Problem description.
Everything from the line containing "make_sleeve(side)" through the line containing "before = set(bpy.data.objects)" should be repeated exactly, and nothing else from the data.

Dataset extract.
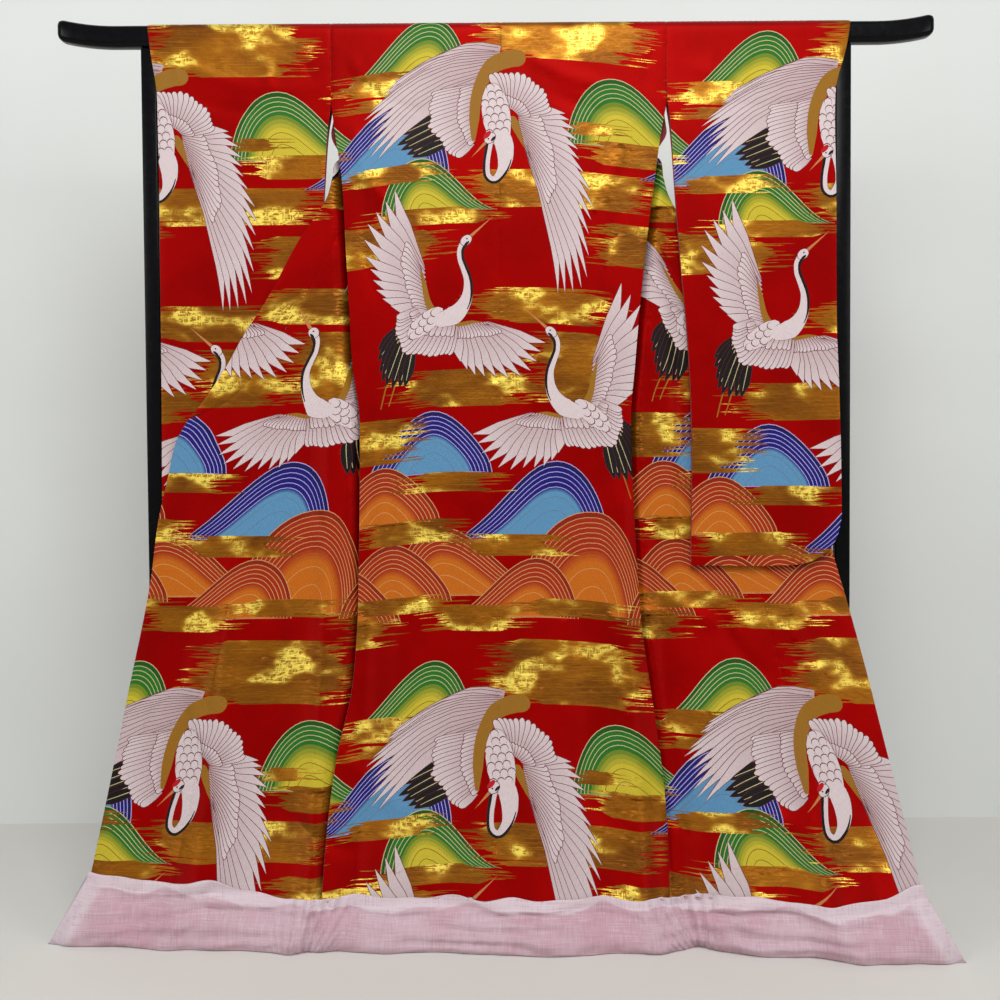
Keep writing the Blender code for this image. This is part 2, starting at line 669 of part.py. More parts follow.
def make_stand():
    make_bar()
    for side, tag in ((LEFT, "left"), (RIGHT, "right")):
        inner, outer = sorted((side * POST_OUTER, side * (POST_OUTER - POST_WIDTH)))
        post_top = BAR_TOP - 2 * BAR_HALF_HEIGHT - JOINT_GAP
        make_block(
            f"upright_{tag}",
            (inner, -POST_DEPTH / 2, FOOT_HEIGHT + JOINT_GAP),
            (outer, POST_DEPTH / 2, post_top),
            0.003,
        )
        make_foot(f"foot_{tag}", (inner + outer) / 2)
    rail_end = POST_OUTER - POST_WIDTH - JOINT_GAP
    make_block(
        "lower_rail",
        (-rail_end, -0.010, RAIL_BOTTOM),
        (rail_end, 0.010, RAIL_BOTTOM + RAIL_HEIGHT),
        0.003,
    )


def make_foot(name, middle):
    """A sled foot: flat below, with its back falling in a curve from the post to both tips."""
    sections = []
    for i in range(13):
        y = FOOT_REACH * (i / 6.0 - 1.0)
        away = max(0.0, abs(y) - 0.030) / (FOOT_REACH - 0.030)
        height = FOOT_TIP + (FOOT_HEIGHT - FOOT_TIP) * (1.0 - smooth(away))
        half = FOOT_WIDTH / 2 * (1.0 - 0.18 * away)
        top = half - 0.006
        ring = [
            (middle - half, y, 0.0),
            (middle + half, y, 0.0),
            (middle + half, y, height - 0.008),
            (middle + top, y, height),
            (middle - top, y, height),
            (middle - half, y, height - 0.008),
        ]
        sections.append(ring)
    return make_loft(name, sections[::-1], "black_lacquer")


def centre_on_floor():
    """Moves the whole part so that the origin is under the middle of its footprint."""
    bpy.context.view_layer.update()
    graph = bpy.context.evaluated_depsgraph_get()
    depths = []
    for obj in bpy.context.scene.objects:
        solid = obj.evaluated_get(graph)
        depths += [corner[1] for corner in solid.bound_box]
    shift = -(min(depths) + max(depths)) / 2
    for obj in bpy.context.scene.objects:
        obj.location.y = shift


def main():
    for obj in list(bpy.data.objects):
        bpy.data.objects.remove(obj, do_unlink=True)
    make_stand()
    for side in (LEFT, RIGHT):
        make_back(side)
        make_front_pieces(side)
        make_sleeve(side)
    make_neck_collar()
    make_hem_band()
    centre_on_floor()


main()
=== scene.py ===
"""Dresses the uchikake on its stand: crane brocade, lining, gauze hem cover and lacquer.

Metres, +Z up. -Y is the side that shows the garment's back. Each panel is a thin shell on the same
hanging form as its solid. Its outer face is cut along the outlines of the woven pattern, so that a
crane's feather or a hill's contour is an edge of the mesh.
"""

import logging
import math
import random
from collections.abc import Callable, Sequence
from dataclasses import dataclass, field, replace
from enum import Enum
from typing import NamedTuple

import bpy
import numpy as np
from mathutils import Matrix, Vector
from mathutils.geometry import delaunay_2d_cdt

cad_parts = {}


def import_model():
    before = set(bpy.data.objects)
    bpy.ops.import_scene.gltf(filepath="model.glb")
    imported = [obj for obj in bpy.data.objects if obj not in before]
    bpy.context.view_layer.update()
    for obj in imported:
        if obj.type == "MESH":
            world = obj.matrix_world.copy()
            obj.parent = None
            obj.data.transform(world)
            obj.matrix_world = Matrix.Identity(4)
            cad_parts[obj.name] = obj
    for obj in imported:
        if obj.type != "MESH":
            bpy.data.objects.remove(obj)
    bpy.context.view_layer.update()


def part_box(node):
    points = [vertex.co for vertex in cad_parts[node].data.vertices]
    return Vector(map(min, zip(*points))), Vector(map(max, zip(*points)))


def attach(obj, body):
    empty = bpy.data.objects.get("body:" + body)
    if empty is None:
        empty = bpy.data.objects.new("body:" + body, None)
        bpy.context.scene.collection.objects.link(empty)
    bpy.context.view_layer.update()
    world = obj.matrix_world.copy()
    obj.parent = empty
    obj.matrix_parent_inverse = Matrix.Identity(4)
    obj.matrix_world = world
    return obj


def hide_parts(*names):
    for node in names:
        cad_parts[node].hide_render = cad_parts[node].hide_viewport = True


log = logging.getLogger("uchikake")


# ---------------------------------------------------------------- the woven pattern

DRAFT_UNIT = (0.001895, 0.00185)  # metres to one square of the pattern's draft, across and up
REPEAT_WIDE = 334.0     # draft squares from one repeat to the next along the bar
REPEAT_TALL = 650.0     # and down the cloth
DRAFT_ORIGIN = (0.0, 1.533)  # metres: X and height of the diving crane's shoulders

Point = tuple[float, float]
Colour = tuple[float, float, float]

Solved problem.
        make_sleeve(side)
    make_neck_collar()
    make_hem_band()
    centre_on_floor()


main()
=== scene.py ===
"""Dresses the uchikake on its stand: crane brocade, lining, gauze hem cover and lacquer.

Metres, +Z up. -Y is the side that shows the garment's back. Each panel is a thin shell on the same
hanging form as its solid. Its outer face is cut along the outlines of the woven pattern, so that a
crane's feather or a hill's contour is an edge of the mesh.
"""

import logging
import math
import random
from collections.abc import Callable, Sequence
from dataclasses import dataclass, field, replace
from enum import Enum
from typing import NamedTuple

import bpy
import numpy as np
from mathutils import Matrix, Vector
from mathutils.geometry import delaunay_2d_cdt

cad_parts = {}


def import_model():
    before = set(bpy.data.objects)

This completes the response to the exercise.